As is the plight of some boats, Eleanor, on her mooring and with a failed bilge pump, sank to the bottom of Port Phillip in a severe storm. But almost as quickly as she sank, she was afloat again, by courtesy of the Wooden Boat Shop, Sorrento.
In the period of Sally’s custodianship, Eleanor underwent an extensive restoration.
Custodian: Nick Creech; 2006 – 2013
Eleanor was then sold to Sydneysider Nick Creech in 2006. She was transported to Church Point on Pittwater, NSW and moored just off his house. Nick sailed Eleanor on Pittwater. He re-rigged her quite extensively so he could sail her single-handed, with quite a few distinctive systems to make it easier to raise the sails and manipulate the sheets.

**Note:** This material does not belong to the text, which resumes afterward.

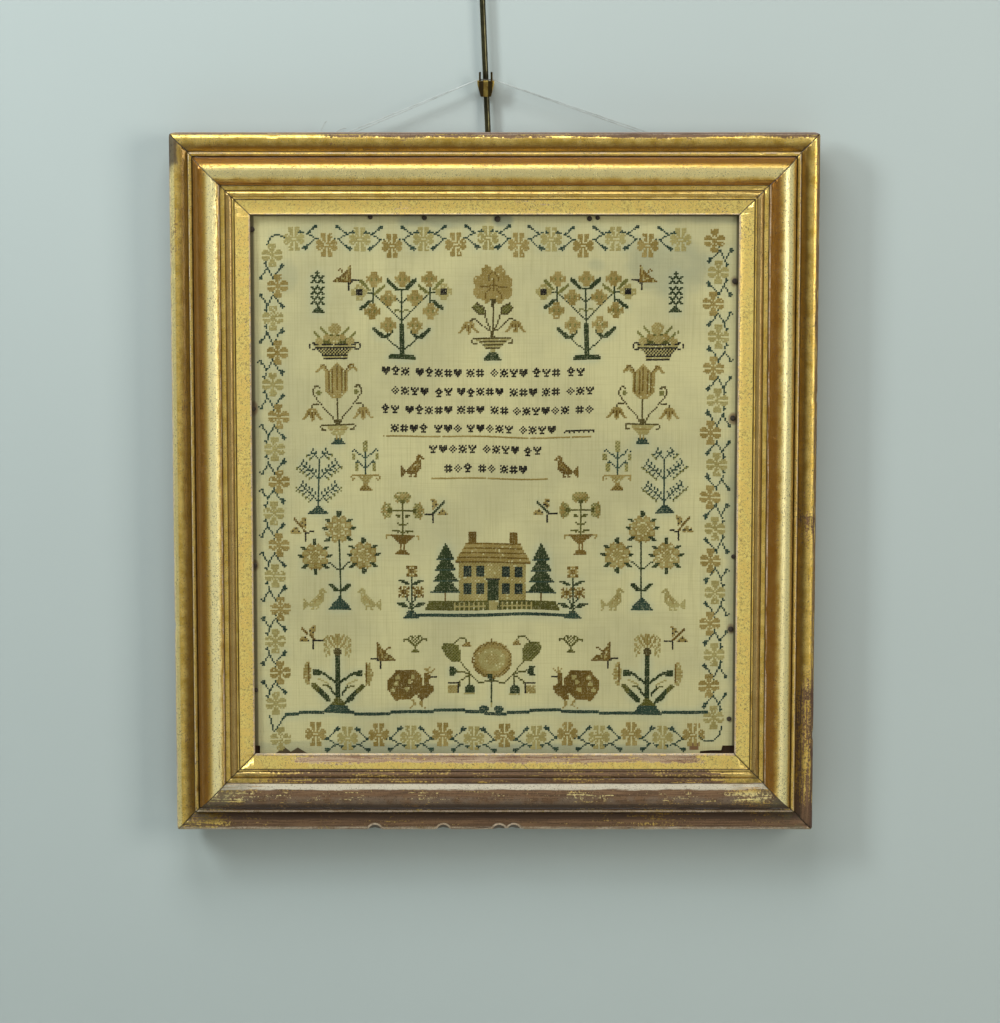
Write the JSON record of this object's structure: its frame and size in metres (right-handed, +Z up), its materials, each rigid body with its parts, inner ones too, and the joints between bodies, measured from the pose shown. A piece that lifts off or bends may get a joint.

Custodian: Grant Williams; 2013 – Present
In January 2013, Grant Williams purchased Eleanor from Nick and immediately sailed her from Pittwater down the coast to Sydney Harbour. This inaugural journey was in a 35 + knot north-easterly, with a novice sailor and well-known Australian writer Peter Cochrane, winner of the inaugural Prime Minister’s Prize for Australian History in 2007, onboard. Grant alleges:
It was, let’s say, a stimulating introduction to open water sailing for Peter, as we made the trip in just over an hour under full sail!
Seagull was moored in the mouth of the Lane Cove River at Woolwich, Sydney where Grant grew up and still retains a mooring. Having sailed all his life on Sydney Harbour, he was a seasoned yachtie and so respected the tradition of preserving a boat’s original name. He renamed Eleanor to her original name, Seagull.
Grant sailed Seagull single-handed on Sydney Harbour up until the end of 2017 when the family moved to Melbourne. Seagull was transported by road from Woolwich Dock to the Wooden Boat Shop (WBS) at Sorrento where she was fully restored and repainted, fitted with a new motor, Yanmar 1GM10 and gearbox, a fuel tank, and given a full electrical recondition.
Grant has stripped out all of Nick’s interesting running rigging and returned Seagull to her traditional rig. She is now in 2021, sitting on the hard stand at the WBS awaiting rerigging. Rerigging will all be in line with her original rigging using sympathetic equipment.